Epidemiology Elective Program Overview
EEP students learn by hands-on experience and mentorship by CDC experts and can engage in networking events.
An EEP student analyzes health data and conducts disease surveillance.
A veterinary student assists with soil sampling for burkholderia pseudomallei while completing an EEP rotation in the field with a state health department.
EEP students tour CDC and network with CDC experts during orientation.
EEP students learn about the history of CDC during a visit to the Edward J. Sencer CDC Museum
The Epidemiology Elective Program (EEP) introduces medical and veterinary students to applied epidemiology and public health. Students learn by gaining hands-on experience and mentorship from subject matter experts in public health. This program offers assignments during 6- or 8-week rotation periods based at CDC, other federal agencies, and state, tribal, local, and territorial health departments.

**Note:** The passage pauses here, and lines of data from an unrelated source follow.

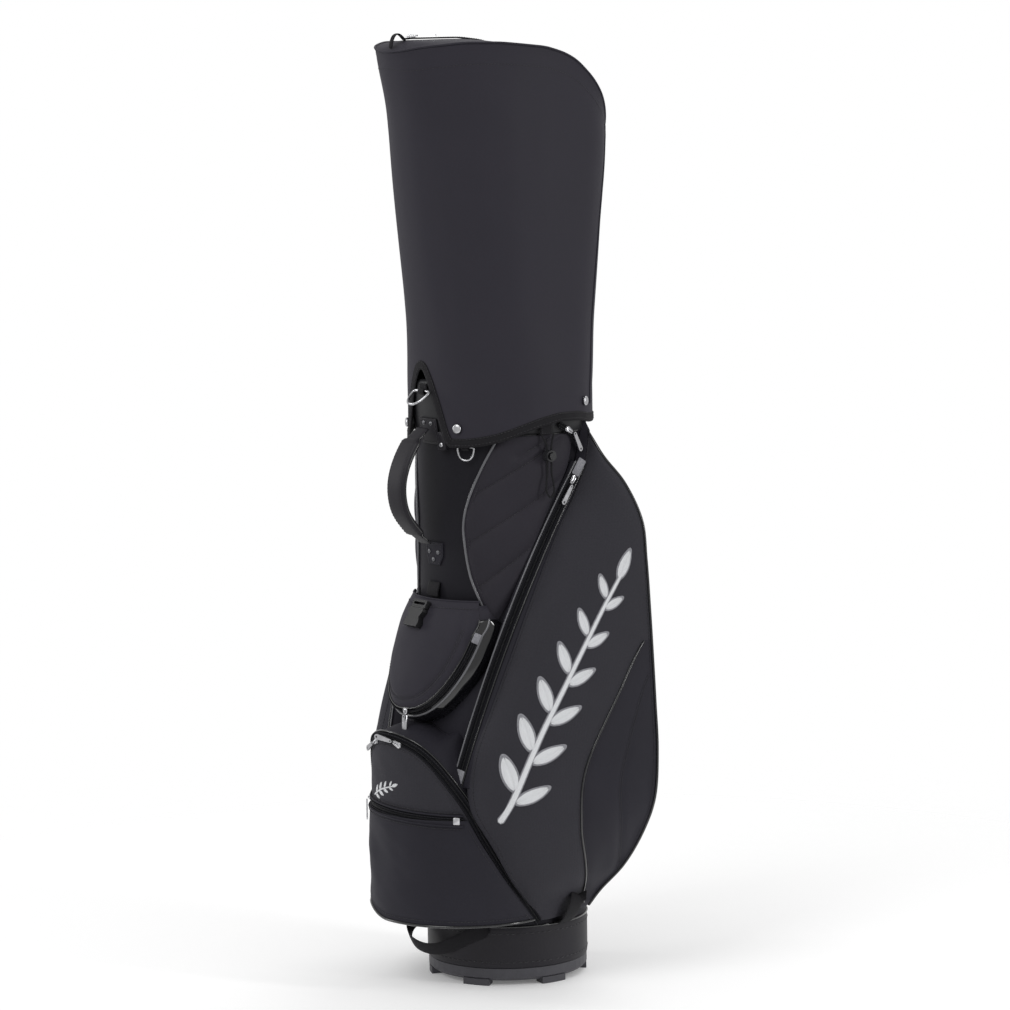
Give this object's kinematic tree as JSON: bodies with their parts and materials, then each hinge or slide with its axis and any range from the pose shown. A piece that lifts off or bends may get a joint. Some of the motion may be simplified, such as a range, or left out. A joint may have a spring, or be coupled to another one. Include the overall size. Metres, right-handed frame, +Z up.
{
  "type": "golf staff bag",
  "caption": "Tall round golf bag with a lift-off rain hood, moulded base and cuff, zipped side, ball and valuables pockets, a carry handle and rings.",
  "frame": {"origin": "centre of the base pad, on the floor, on the axis of the tube", "axes": "+Z up along the tube; -Y is the front, with the carry handle and the ball pocket; +X is the side with the towel loop"},
  "size_m": [0.3962, 0.3476, 1.2686],
  "materials": {
    "body_fabric": "matte coated woven polyester",
    "hood_fabric": "matte coated nylon",
    "quilted_fabric": "matte padded fabric with sewn lines",
    "patent_leather": "glossy patent",
    "leather": "fine grained synthetic leather",
    "webbing": "ribbed webbing",
    "plastic": "satin moulded",
    "base_plastic": "moulded, slightly worn",
    "lining": "brushed lining",
    "zip_tape": "woven tape with coil teeth",
    "nickel": "satin nickel plating"
  },
  "bodies": {
    "bag": {"base_ring": "base_plastic", "base_band": "leather", "tube_shell": "body_fabric", "top_cuff": "plastic", "divider_frame": "plastic", "divider_sheets": "lining", "side_pocket_right": "body_fabric", "side_pocket_left": "body_fabric", "side_zip_track_right": "zip_tape", "side_zip_track_left": "zip_tape", "upper_zip_track": "zip_tape", "quilt_panel_right": "quilted_fabric", "quilt_panel_left": "quilted_fabric", "front_panel": "body_fabric", "ball_pocket_gusset": "body_fabric", "ball_zip_track": "zip_tape", "pouch_gusset": "patent_leather", "buckle_webbing": "webbing", "handle_strap_upper": "leather", "handle_strap_lower": "leather", "ring_tab_large": "webbing", "ring_tab_small": "webbing", "towel_tab": "webbing", "towel_cord": "webbing", "base_loop_front": "webbing", "base_loop_side": "webbing"},
    "hood": {"hood_shell": "hood_fabric", "hood_zip_track": "zip_tape", "hood_pull_loop": "webbing", "hood_snap_front_right": "nickel", "hood_snap_rear_right": "nickel", "hood_snap_front_left": "nickel", "hood_snap_rear_left": "nickel"},
    "hood_slider": {"hood_zip_slider": "nickel"},
    "hood_pull": {"hood_zip_pull": "nickel"},
    "side_slider_right": {"side_zip_slider_right": "nickel"},
    "side_pull_right": {"side_zip_pull_right": "nickel"},
    "side_slider_left": {"side_zip_slider_left": "nickel"},
    "side_pull_left": {"side_zip_pull_left": "nickel"},
    "upper_slider": {"upper_zip_slider": "nickel"},
    "upper_pull": {"upper_zip_pull": "nickel"},
    "ball_door": {"ball_pocket_door": "body_fabric", "ball_front_pocket": "body_fabric"},
    "ball_slider_right": {"ball_zip_slider_right": "nickel"},
    "ball_pull_right": {"ball_zip_pull_right": "nickel"},
    "ball_slider_left": {"ball_zip_slider_left": "nickel"},
    "ball_pull_left": {"ball_zip_pull_left": "nickel"},
    "front_slider": {"front_zip_slider": "nickel"},
    "front_pull": {"front_zip_pull": "nickel"},
    "pouch_lid": {"pouch_lid": "body_fabric", "buckle_clip": "plastic"},
    "pouch_slider": {"pouch_zip_slider": "nickel"},
    "pouch_pull": {"pouch_zip_pull": "nickel"},
    "buckle": {"buckle_body": "plastic"},
    "handle": {"handle_grip": "leather"},
    "ring_large": {"ring_large": "nickel"},
    "ring_small": {"ring_small": "nickel"},
    "cord_lock": {"cord_lock": "plastic"},
    "cord_button": {"cord_lock_button": "plastic"}
  },
  "joints": [
    {"name": "hood_lift", "type": "slide", "parent": "bag", "child": "hood", "axis": [0, 0, 1], "range_m": [0, 0.55]},
    {"name": "hood_zip", "type": "slide", "parent": "hood", "child": "hood_slider", "axis": [0, 1, 0], "range_m": [0, 0.068]},
    {"name": "hood_pull_swing", "type": "hinge", "parent": "hood_slider", "child": "hood_pull", "pos_m": [0, -0.126, 1.2659], "axis": [1, 0, 0], "range_deg": [0, 60]},
    {"name": "side_zip_right", "type": "hinge", "parent": "bag", "child": "side_slider_right", "pos_m": [-0.40304, 0.84886, 0.13196], "axis": [0.8842, 0.3983, -0.2439], "range_deg": [0, 5.5]},
    {"name": "side_pull_swing_right", "type": "hinge", "parent": "side_slider_right", "child": "side_pull_right", "pos_m": [0.12045, 0.0271, 0.66956], "axis": [0.0539, -0.8343, 0.5487], "range_deg": [0, 25]},
    {"name": "side_zip_left", "type": "hinge", "parent": "bag", "child": "side_slider_left", "pos_m": [0.40304, 0.84886, 0.13196], "axis": [0.8842, -0.3983, 0.2439], "range_deg": [0, 5.5]},
    {"name": "side_pull_swing_left", "type": "hinge", "parent": "side_slider_left", "child": "side_pull_left", "pos_m": [-0.12045, 0.0271, 0.66956], "axis": [0.0539, 0.8343, -0.5487], "range_deg": [0, 25]},
    {"name": "upper_zip", "type": "hinge", "parent": "bag", "child": "upper_slider", "pos_m": [0.07777, -0.03749, 0.66152], "axis": [-0.9214, 0.065, 0.3833], "range_deg": [0, 7.5]},
    {"name": "upper_pull_swing", "type": "hinge", "parent": "upper_slider", "child": "upper_pull", "pos_m": [0.12094, 0.03366, 0.73954], "axis": [0.1078, -0.5236, -0.8451], "range_deg": [0, 60]},
    {"name": "ball_door_tilt", "type": "hinge", "parent": "bag", "child": "ball_door", "pos_m": [0, -0.194, 0.096], "axis": [1, 0, 0], "range_deg": [0, 25]},
    {"name": "ball_zip_right", "type": "hinge", "parent": "ball_door", "child": "ball_slider_right", "pos_m": [-0.06148, -0.13228, 0.18207], "axis": [-0.1039, 0.9175, 0.3838], "range_deg": [0, 16]},
    {"name": "ball_pull_swing_right", "type": "hinge", "parent": "ball_slider_right", "child": "ball_pull_right", "pos_m": [0.01412, -0.19772, 0.33942], "axis": [0.3784, 0.0678, 0.9232], "range_deg": [0, 60]},
    {"name": "ball_zip_left", "type": "hinge", "parent": "ball_door", "child": "ball_slider_left", "pos_m": [0.06148, -0.13228, 0.18207], "axis": [-0.1039, -0.9175, -0.3838], "range_deg": [0, 14]},
    {"name": "ball_pull_swing_left", "type": "hinge", "parent": "ball_slider_left", "child": "ball_pull_left", "pos_m": [-0.04031, -0.1897, 0.32756], "axis": [-0.4122, 0.1046, 0.9051], "range_deg": [0, 60]},
    {"name": "front_zip", "type": "hinge", "parent": "ball_door", "child": "front_slider", "pos_m": [0, -0.07, 0.24], "axis": [0, 0, 1], "range_deg": [0, 52]},
    {"name": "front_pull_swing", "type": "hinge", "parent": "front_slider", "child": "front_pull", "pos_m": [-0.07842, -0.17406, 0.242], "axis": [-0.7986, 0.6018, 0], "range_deg": [0, 40]},
    {"name": "pouch_lid_lift", "type": "hinge", "parent": "bag", "child": "pouch_lid", "pos_m": [0, -0.104, 0.524], "axis": [1, 0, 0], "range_deg": [-35, 0]},
    {"name": "pouch_zip", "type": "hinge", "parent": "pouch_lid", "child": "pouch_slider", "pos_m": [-0.00652, -0.11684, 0.46473], "axis": [0.1789, -0.8451, 0.5038], "range_deg": [0, 20]},
    {"name": "pouch_pull_swing", "type": "hinge", "parent": "pouch_slider", "child": "pouch_pull", "pos_m": [0.00905, -0.17178, 0.36839], "axis": [-1, 0, 0], "range_deg": [0, 60]},
    {"name": "buckle_release", "type": "slide", "parent": "pouch_lid", "child": "buckle", "axis": [0, -0.4751, -0.8799], "range_m": [0, 0.022]},
    {"name": "handle_swing", "type": "hinge", "parent": "bag", "child": "handle", "pos_m": [0, -0.117, 0.67], "axis": [0, 0, 1], "range_deg": [-18, 18]},
    {"name": "ring_large_swing", "type": "hinge", "parent": "bag", "child": "ring_large", "pos_m": [0, -0.1266, 0.799], "axis": [1, 0, 0], "range_deg": [-20, 46]},
    {"name": "ring_small_swing", "type": "hinge", "parent": "bag", "child": "ring_small", "pos_m": [0.06077, -0.10115, 0.7275], "axis": [0.8572, 0.515, 0], "range_deg": [-60, 0]},
    {"name": "cord_lock_slide", "type": "slide", "parent": "bag", "child": "cord_lock", "axis": [0, 0, 1], "range_m": [-0.012, 0.006]},
    {"name": "cord_lock_press", "type": "slide", "parent": "cord_lock", "child": "cord_button", "axis": [-0.9962, 0.0872, 0], "range_m": [0, 0.002], "stiffness_N_per_m": 400, "springref_m": -0.001}
  ]
}
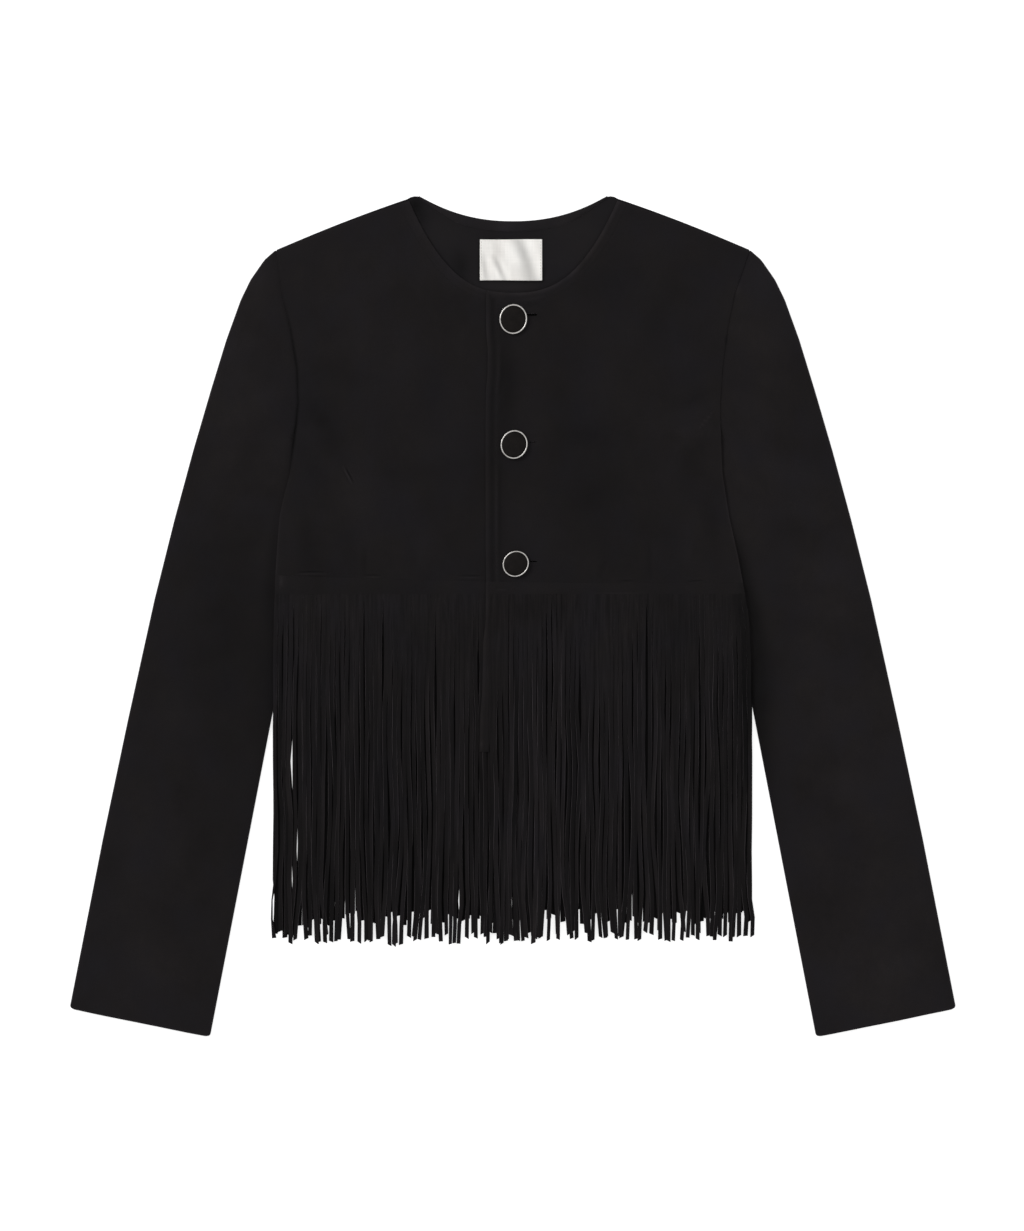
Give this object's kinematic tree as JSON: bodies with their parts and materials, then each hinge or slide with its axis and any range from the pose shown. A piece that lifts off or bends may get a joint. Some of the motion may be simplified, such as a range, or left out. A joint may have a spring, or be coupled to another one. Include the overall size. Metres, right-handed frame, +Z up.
{
  "type": "fringed leather jacket",
  "caption": "Round-neck cropped suede jacket with a long fringed skirt, laid flat and buttoned, with plain straight sleeves.",
  "frame": {"origin": "centre of the jacket's outline as it lies, on the surface under its back", "axes": "+Y from the hem to the neck, +X across the body to the side on the viewer's right (the wearer's left), +Z up out of the surface the jacket lies on"},
  "size_m": [0.7506, 0.712, 0.0129],
  "materials": {
    "suede": "black suede with a short soft nap",
    "suede_inside": "black, smoother inner side",
    "label_satin": "plain off-white satin ribbon",
    "button_metal": "polished silver-coloured metal",
    "button_black": "black enamel with a soft gloss"
  },
  "bodies": {
    "root": {"back": "suede_inside", "back_fringe": "suede", "front_left": "suede", "front_right": "suede", "front_left_fringe": "suede", "front_right_fringe": "suede", "front_edge_strip": "suede", "sleeve_left_upper": "suede", "sleeve_left_under": "suede", "sleeve_right_upper": "suede", "sleeve_right_under": "suede", "back_neck_facing": "suede_inside", "neck_label": "label_satin", "button_top_base": "button_metal", "button_top_centre": "button_black", "button_middle_base": "button_metal", "button_middle_centre": "button_black", "button_waist_base": "button_metal", "button_waist_centre": "button_black"}
  },
  "joints": []
}
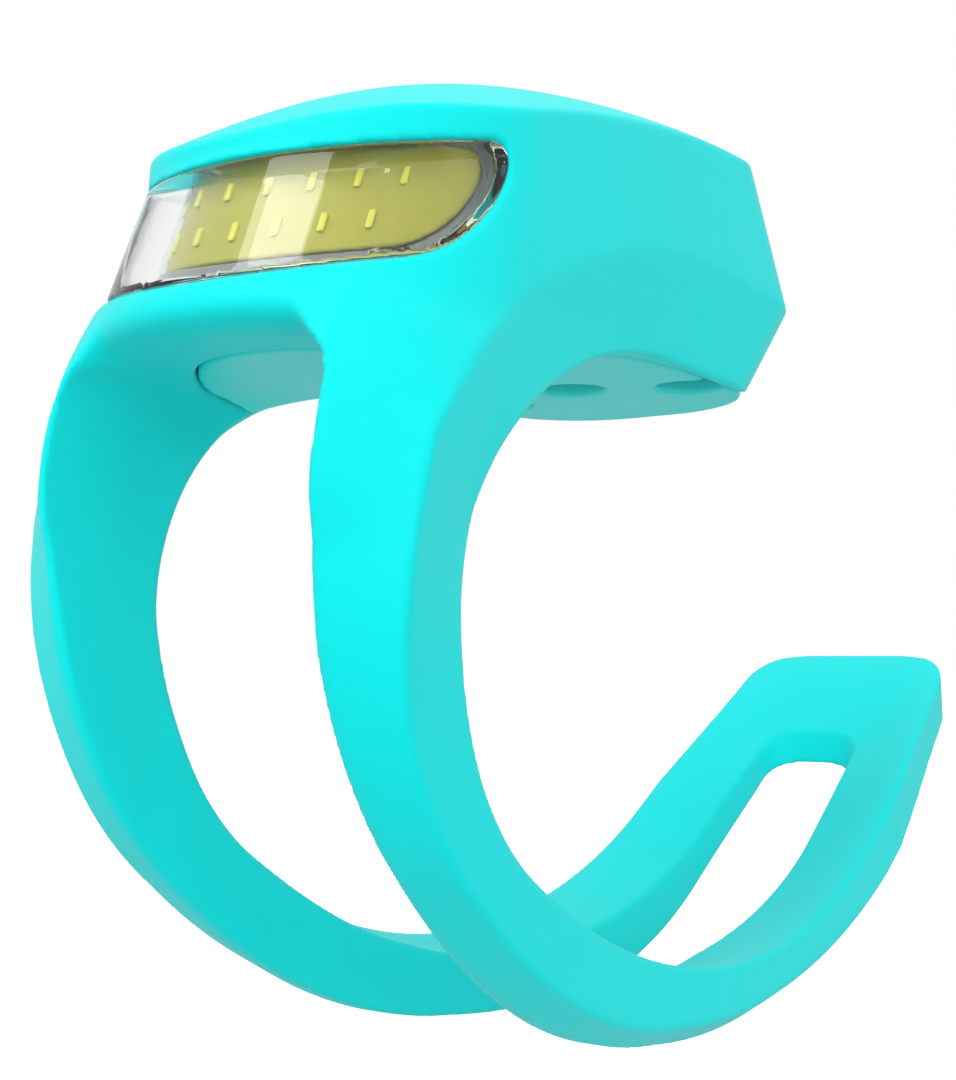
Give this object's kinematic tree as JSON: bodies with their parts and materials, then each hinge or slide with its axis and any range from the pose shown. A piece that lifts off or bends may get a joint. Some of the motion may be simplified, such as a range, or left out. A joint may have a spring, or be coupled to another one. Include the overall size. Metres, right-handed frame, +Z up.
{
  "type": "bicycle headlight",
  "caption": "Strap-on bicycle headlight: a soft pebble-shaped head with a wrap-round lens band over a light panel, and a two-legged looped strap that bends round the handlebar.",
  "frame": {"origin": "on the axis of the handlebar the strap goes round, midway between the two legs", "axes": "+X along the handlebar, -Y ahead of the rider along the beam, +Y to the rear, +Z up"},
  "size_m": [0.021, 0.0898, 0.0541],
  "materials": {
    "silicone": "matt moulded silicone, turquoise",
    "clear_lens": null,
    "grey_plastic": "smooth grey",
    "phosphor": "yellow phosphor silicone over the light chips",
    "phosphor_dot": "clear yellow domes",
    "board_white": "white solder mask on aluminium",
    "dark_plastic": "fine texture",
    "brass": "knurled",
    "hatch_plastic": "turquoise, to match the silicone",
    "seal_rubber": "smooth black",
    "screw_steel": "machined",
    "spring_steel": "nickel plated",
    "cell_steel": "bright nickel plated",
    "board_green": "green solder mask",
    "chip_black": "moulded epoxy",
    "white_plastic": "moulded",
    "lead_red": "insulated wire",
    "lead_black": "insulated wire"
  },
  "bodies": {
    "light": {"silicone_body": "silicone", "lens": "clear_lens", "bezel_frame": "grey_plastic", "phosphor_panel": "phosphor", "led_dies": "phosphor_dot", "led_board": "board_white", "module_shell": "dark_plastic", "thread_inserts": "brass", "coin_cell_lower": "cell_steel", "coin_cell_upper": "cell_steel", "top_contact": "spring_steel", "side_contact": "spring_steel", "main_board": "board_green", "board_parts": "chip_black", "switch_body": "chip_black", "lead_red": "lead_red", "lead_black": "lead_black"},
    "strap": {"strap_tail": "silicone"},
    "button": {"button_pad": "silicone", "switch_stem": "white_plastic"},
    "hatch": {"base_hatch": "hatch_plastic", "hatch_seal": "seal_rubber", "hatch_screws": "screw_steel", "cell_spring": "spring_steel"}
  },
  "joints": [
    {"name": "strap_flex", "type": "hinge", "parent": "light", "child": "strap", "pos_m": [0, 0.004, -0.01835], "axis": [1, 0, 0], "range_deg": [-30, 35], "stiffness_Nm_per_rad": 0.05, "springref_deg": 1.72},
    {"name": "button_press", "type": "slide", "parent": "light", "child": "button", "axis": [0, 0, -1], "range_m": [0, 0.00045], "stiffness_N_per_m": 2500},
    {"name": "hatch_lift", "type": "slide", "parent": "light", "child": "hatch", "axis": [0, 0, -1], "range_m": [0, 0.012]}
  ]
}
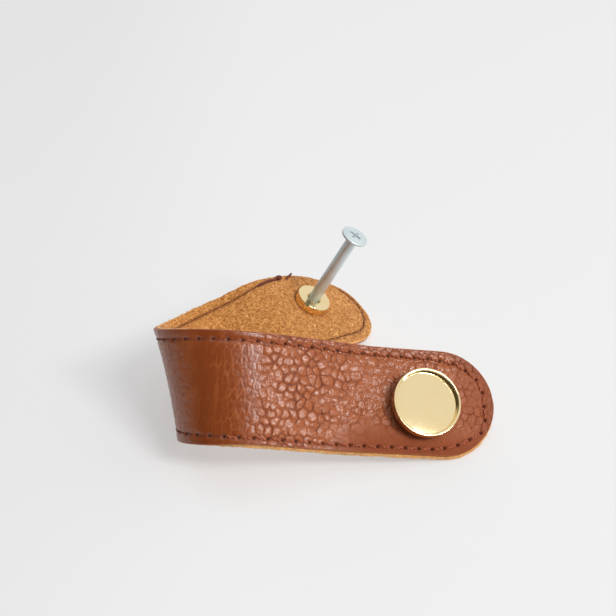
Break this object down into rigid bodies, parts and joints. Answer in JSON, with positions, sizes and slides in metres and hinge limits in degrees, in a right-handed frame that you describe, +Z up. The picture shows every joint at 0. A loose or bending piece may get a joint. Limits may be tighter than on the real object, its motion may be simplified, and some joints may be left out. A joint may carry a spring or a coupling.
{
  "type": "leather strap pull",
  "caption": "Stitched leather strap folded into an open loop, with a dished brass knob on its front leaf and a slotted brass collar and machine screw on its back leaf.",
  "frame": {"origin": "on the surface the pull rests on, below the middle of its box", "axes": "+Z up from that surface, +X to the right along the front leaf, +Y away from the front leaf towards the back tip"},
  "size_m": [0.0994, 0.0858, 0.0412],
  "materials": {
    "grain_leather": "pebbled grain, soft sheen",
    "suede_leather": "matt suede",
    "red_thread": "waxed thread",
    "polished_brass": "polished",
    "zinc_steel": "zinc plated"
  },
  "bodies": {
    "root": {"strap_face": "grain_leather", "strap_lining": "suede_leather", "stitching_outside": "red_thread", "stitching_inside": "red_thread", "knob": "polished_brass", "collar": "polished_brass", "screw": "zinc_steel"}
  },
  "joints": []
}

More than 2,100 medical and veterinary students have completed EEP since its inception in 1975.
Successful applicants are willing to accept assignments in a wide range of public health topic areas and locations across the U.S. and have a record of high academic achievement, teamwork, innovation, service orientation, and leadership. Every effort is made to place students in an assignment that provides experience in leadership and in a preferred public health topic area that aligns with their career goals.
All EEP students attend a 3-day orientation at CDC headquarters in Atlanta, Georgia at the start of their rotation. Students are offered a range of in-person and virtual trainings throughout their rotation. Most schools award academic course credit for participation in EEP.
Students work in a wide range of public health topic areas such as infectious diseases, chronic diseases, injury prevention, environmental health, and occupational health. Assignments may involve:
- conducting surveillance of a disease, injury, or other health condition,
- collecting and analyzing health data to identify new risk factors for disease,
- evaluating the effectiveness of program prevention strategies to help inform future implementation,
- assisting CDC’s Epidemic Intelligence Service (EIS) officers and other public health professionals to investigate an outbreak, and
- contributing to scientific reports, publications, guidelines, and communication materials.